Researchers from Cascade Insights performed a comparative spam filtering test on the three major webmail providers and concluded that Hotmail performed best, shortly followed by Gmail, with Yahoo! a distant third.
The researchers registered accounts at all three providers and, for comparison, a fourth one at an ISP that did not perform any kind of filtering. They then seeded these accounts by sending 'replies' to known spammers, posting the addresses on public sites and submitting them to dubious-looking websites.
For the test period, the researchers manually classified all the emails they received, marking as 'ham' all legitimate emails as well as those that were solicited - even if they were scams. They then calculated the percentage of spam in each of the inboxes and found that a little less than half of the email in Hotmail's inbox was spam, a ratio almost matched by Gmail. In Yahoo!'s case, over 58 per cent of the inbox consisted of spam, compared to close to two thirds for the unfiltered account.
The researchers did not look at false positive rates. While they were right to say that the emails they classified as 'ham' (many of which were of dubious nature) weren't representative of a real stream of legitimate emails, it is a shame that they didn't find another way to send legitimate mail to the accounts - avoiding false positives is an important part of running a spam filter and a good spam catch rate is useless if many legitimate emails are blocked as well.

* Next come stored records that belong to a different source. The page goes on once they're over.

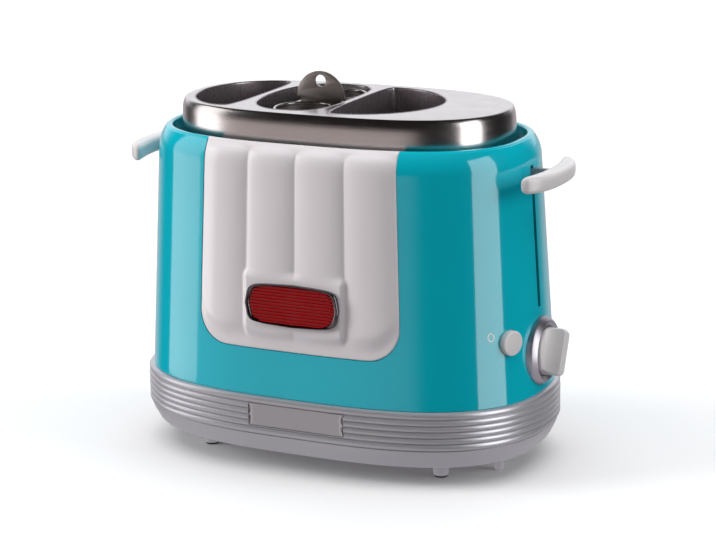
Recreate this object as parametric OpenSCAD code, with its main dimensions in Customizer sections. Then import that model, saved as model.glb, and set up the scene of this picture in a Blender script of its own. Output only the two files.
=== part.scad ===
// Hot dog toaster: two bun wells, a lift-out basket for two sausages,
// a push bar at each end, a timer knob and a cancel button.
// Millimetres. +X is the knob end, -Y the front, +Z up.
// The origin is on the floor, under the middle of the whole toaster, knob and bars included.

/* [Body shell] */
// Length of the shell at its foot
shell_len = 296; // [280:1:310]
// Depth of the shell at its foot
shell_depth = 179.8; // [170:0.2:190]
// Height of the seam between the shell and the base ring
seam_z = 56; // [54:1:58]
// How far each side leans in from the seam up to the shoulder
shell_draft = 9.1; // [7:0.1:11]
// Height of the shell's upper lip
lip_z = 231; // [229:0.5:233]
// Height of the rounded shoulder, up to the lip
shoulder_h = 16; // [14:1:19]
// How far the shoulder curves in, up to the lip
shoulder_in = 4.9; // [3:0.1:6]
// Width of the lip seen from above
lip_w = 4; // [3.5:0.1:5]
// Wall of the shell
shell_wall = 2.4; // [2:0.1:3]
// Squareness of the plan curve along the front
plan_p = 2.93; // [2.5:0.01:3.2]
// Squareness of the plan curve at the ends
plan_q = 2.43; // [2.2:0.01:2.8]

/* [Front panel] */
// Width of the fluted panel
panel_w = 155; // [145:1:165]
// How far each side of the panel leans in, up to the lip
panel_taper = 5; // [0:0.5:7]
// Height of the panel's lower edge
panel_bottom_z = 89; // [84:1:92]
// Radius of its lower corners
panel_corner_r = 23.5; // [16:0.5:28]
// Number of flutes
flute_count = 4; // [3:1:5]
// How far each flute stands proud
flute_rise = 3; // [1.5:0.1:3.4]
// Wall of the panel
panel_wall = 2.4; // [2:0.1:3]

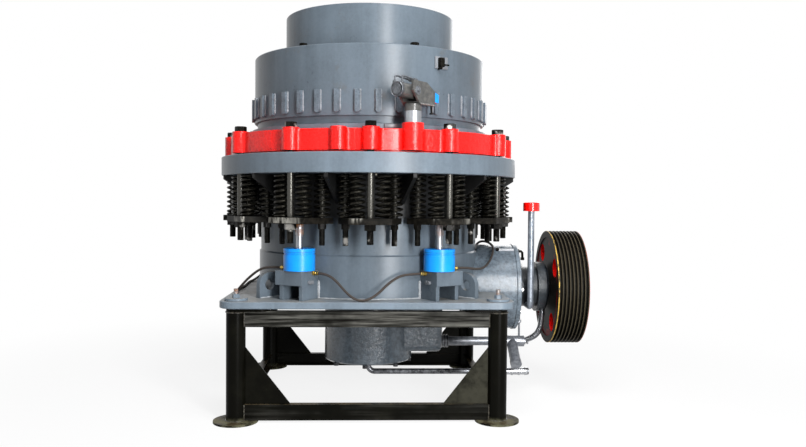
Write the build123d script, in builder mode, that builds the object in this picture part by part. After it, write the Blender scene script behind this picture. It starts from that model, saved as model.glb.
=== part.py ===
from build123d import *
from math import cos, hypot, pi, radians, sin, sqrt, tan
import os

# Spring cone crusher on its pipe-leg stand. Sizes are in millimetres.
# The origin is on the machine's vertical axis at ground level.
# +X points to the belt sheave, +Z up, and the front of the machine faces -Y.
# Angles round the axis are counted from the front, positive towards +X.

# Stand
leg_outset = 52.0
leg_radius = 66.5
leg_wall = 8.0
foot_radius = 154.0
foot_thickness = 14.0
pad_width = 300.0
pad_thickness = 24.0
beam_height = 110.0
beam_flange = 56.0
beam_web = 7.0
top_beam_drop = 24.0
gusset_width = 310.0
gusset_height = 393.0
gusset_thickness = 12.0

# Base plate and main frame
plate_bottom = 794.0
plate_thickness = 48.0
plate_chamfer = 4.0
corner_radius = 111.0
shell_radius = 855.0
shell_wall = 40.0
band_depth = 11.0
band_height = 298.0
washer_radius = 80.0
washer_thickness = 17.0
anchor_radius = 15.0
anchor_standing = 62.0
anchor_nut_flats = 46.0
anchor_nut_height = 24.0
flange_thickness = 139.0
flange_edge = 72.0
flange_chamfer = 4.0
sector_count = 12
rib_thickness = 26.0
rib_foot = 17.0
rib_drop = 209.0
rib_edge = 30.0
rib_setback = 10.0
weld_overlap = 20.0
hub_radius = 349.0
hub_rise = 308.0
hub_top_radius = 300.0
cover_thickness = 52.0
arm_count = 4
hub_shoulder = 60.0
tunnel_radius = 190.0
cover_chamfer = 12.0
arm_width = 90.0
arm_height = 300.0
sump_reach = 587.0
sump_half_width = 200.0
sump_rise = 24.0
sump_round = 60.0
sump_floor_round = 45.0

# Countershaft and sheave
shaft_rise = 6.0
shaft_radius = 65.0
housing_radius = 338.0
housing_wall = 34.0
housing_reach = 294.0
housing_flange_step = 7.0
housing_flange_thickness = 35.0
housing_chamfer = 5.0
nose_radius = 160.0
nose_length = 162.0
seal_radius = 199.0
seal_length = 84.0
seal_chamfer = 20.0
shaft_chamfer = 5.0
sheave_gap = 14.0
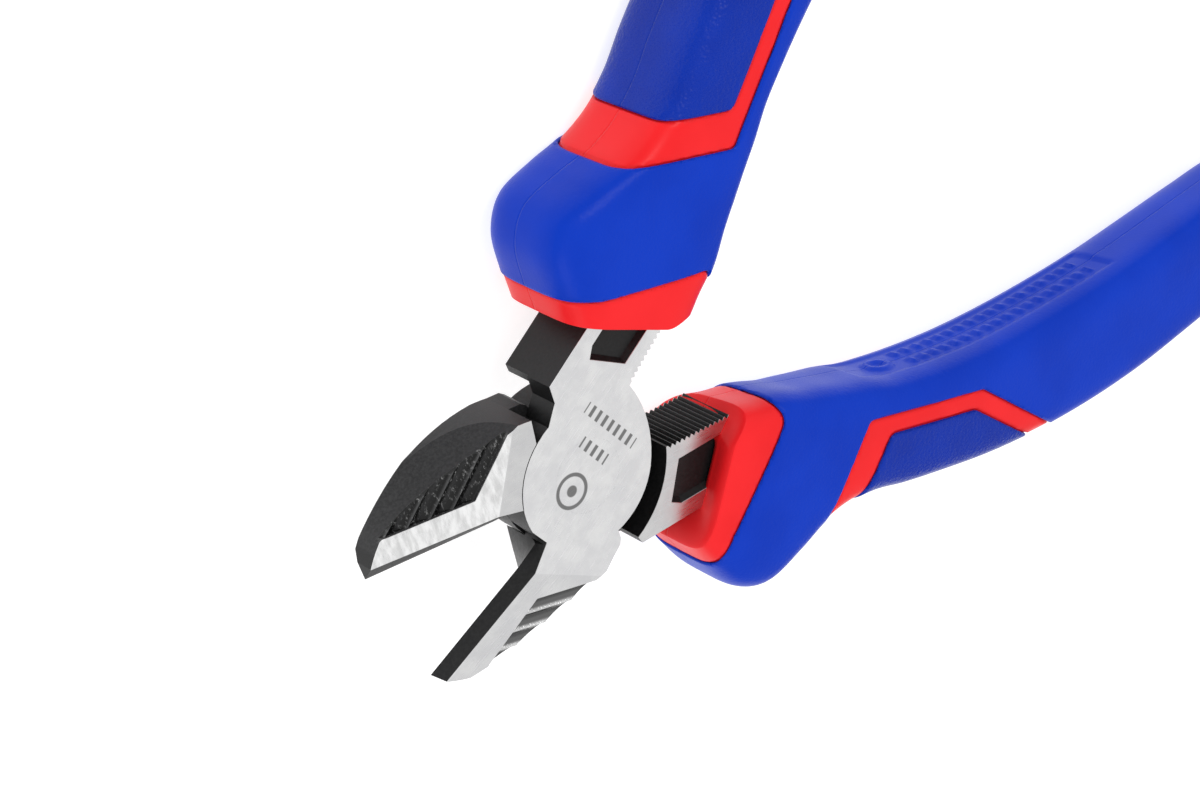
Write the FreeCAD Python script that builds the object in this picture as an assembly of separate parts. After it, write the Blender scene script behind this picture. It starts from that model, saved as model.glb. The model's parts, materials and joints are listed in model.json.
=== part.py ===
"""Diagonal cutting pliers, 180 mm long, with a lap joint and two-component handles.

Two forged steel halves cross at one countersunk rivet. Each half is a jaw, a half-thickness joint
disc and a tang, and each tang is buried in a handle: a hard red core that shows as a collar and as
a ring of stripes, a soft blue skin round it, and a separate blue palm pad inside the ring.

Row frame: X runs forward to the jaw tips, Y to the left, Z up. The origin is on the rivet's axis, on
the ground rear face of the joint. The pliers are modelled part open, as they are used.

Half frame: one half as it lies when the pliers are closed. The rivet is at the origin, z = 0 is the
lap plane, the jaw is at y > 0, the handle at y < 0, and the half's own joint disc is at z > 0. The
front half is placed as it is, and the rear half is turned over about X. The two forgings differ only
in which of their faces has the fluted pocket, the small bevel and the steeper taper: the pliers' front.
"""

import FreeCAD
import Part

import math
import os

Vector = FreeCAD.Vector

# Driving dimensions, in millimetres and degrees
OPEN_ANGLE = 34.3  # between the jaws as modelled
HEAD_HALF = 5.0  # half the head's thickness
LAP_GAP = 0.05  # each joint disc stands this far clear of the lap plane
DISC_R = 11.0  # joint disc
DISC_SEAT_R = 11.15  # wall in the jaw that the other half's disc turns in
JAW_TIP_X = 33.7
HANDLE_END_X = -146.3
EDGE_GAP = 0.03  # each cutting edge stops this far short of the middle
RIVET_R = 4.0
RIVET_RUNNING = 0.04  # radial clearance in the rear half
RIVET_HEAD_R = 5.4
RIVET_HEAD_DEPTH = 1.3

# Jaw faces: they taper towards the tip from a slanted line, the pliers' back less than their front
TAPER_START = (14.2, 3.1)
TAPER_DIRECTION = (0.91, 0.415)
TAPER_SLOPE_FRONT = 0.214
TAPER_SLOPE_BACK = 0.12

# Cutting edge: x, cutting edge z, then where the ground bevel meets the front and the back face (y, z)
BLADE_STATIONS = [
    (10.6, 3.4, (0.25, HEAD_HALF), (0.8, -HEAD_HALF)),
    (15.0, 3.1, (1.55, 4.95), (7.6, -4.9)),
    (34.2, -0.2, (1.95, 1.2), (3.0, -2.95)),
]

# Back wall of the jaw, ruled from a straight line at the front to a bow at the rear; both ends clear it
WALL_FRONT = [(4.5, 14.25), (37.5, 2.98)]
WALL_REAR = [(4.5, 13.2), (23.4, 11.05), (34.6, 0.0)]

# Sunk pocket in each jaw's front face, with flutes across its floor: its edge, and the edge past the jaw
POCKET_DISC_SIDE = [(17.5, 5.1), (28.5, 6.3), (40, 14)]
POCKET_SEAT_SIDE = [(17.5, 5.1), (30.7, 5.3), (40, 6)]
POCKET_BEYOND = [(30, 22), (10.0, 13.0)]
POCKET_DEPTH = 0.3
FLUTE_PITCH = 2.4
FLUTE_R = 1.35
FLUTE_RISE = 0.65  # height of each flute's axis over the pocket's floor
FLUTE_COUNT = 7
FLUTE_ANGLE = 133.7  # plan direction of the flutes

# Tang
TANG_OUTER_Y = -14.6
TANG_INNER_Y = -2.5
TANG_SLOPE = 0.06
SERRATION_START = -13.2
SERRATION_PITCH = 0.86
SERRATION_DEPTH = 0.45
SERRATION_WIDTH = 0.5  # half the notch's width, a little over the tang's edge
SERRATION_COUNT = 14
TANG_PANEL_DEPTH = 0.9
TANG_PANEL_DRAFT = 0.6
BURIED_TANG_HALF = 3.6

# Handle
SKIN = 1.8  # the blue skin's thickness
RED_RECESS = 0.25  # the red bands lie this far under the blue
SECTION_POWER = 3.7
SECTION_POINTS = 20

# Handle stations: outer point, inner point and half thickness of each cross-section
HANDLE_STATIONS = [
    ((-13.8, -19.9), (-24.0, -1.6), 9.2),
    ((-15.9, -24.0), (-28.0, -2.7), 9.7),
    ((-19.2, -29.0), (-33.1, -4.2), 10.0),
    ((-23.8, -31.1), (-37.6, -5.7), 10.0),
    ((-29.5, -29.5), (-41.4, -6.7), 9.9),
    ((-34.6, -27.4), (-45.4, -8.2), 9.8),
    ((-39.6, -26.5), (-49.4, -10.1), 9.7),
    ((-45.3, -26.9), (-53.9, -11.9), 9.7),
    ((-51.7, -28.8), (-59.5, -13.3), 9.7),
    ((-59.2, -30.7), (-65.9, -14.5), 9.6),
    ((-68.1, -32.7), (-73.4, -15.5), 9.5),
    ((-78.6, -34.3), (-82.5, -16.1), 9.3),
    ((-90.0, -35.1), (-93.0, -16.3), 9.1),
    ((-102.0, -34.9), (-104.0, -16.1), 8.9),
    ((-114.0, -33.7), (-115.0, -15.3), 8.6),
    ((-126.0, -32.2), (-126.4, -14.4), 8.3),
    ((-136.0, -31.4), (-136.0, -13.9), 8.0),
    ((-142.2, -30.6), (-142.2, -14.8), 7.3),
    ((-145.4, -28.2), (-145.4, -17.2), 5.4),
    ((HANDLE_END_X, -25.0), (HANDLE_END_X, -20.4), 2.4),
]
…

A possibly more serious flaw in the test was the way performance was measured. Measuring the percentage of spam in the inbox is a nice idea. After all, users of free webmail services care little about the amount of spam sent to them; rather, they care about the amount of spam that makes it into their inbox. However, in using this method, the researchers implicitly take the 'ham' in their mail streams into account - the same messages that they previously claimed could not be used for measuring false positives.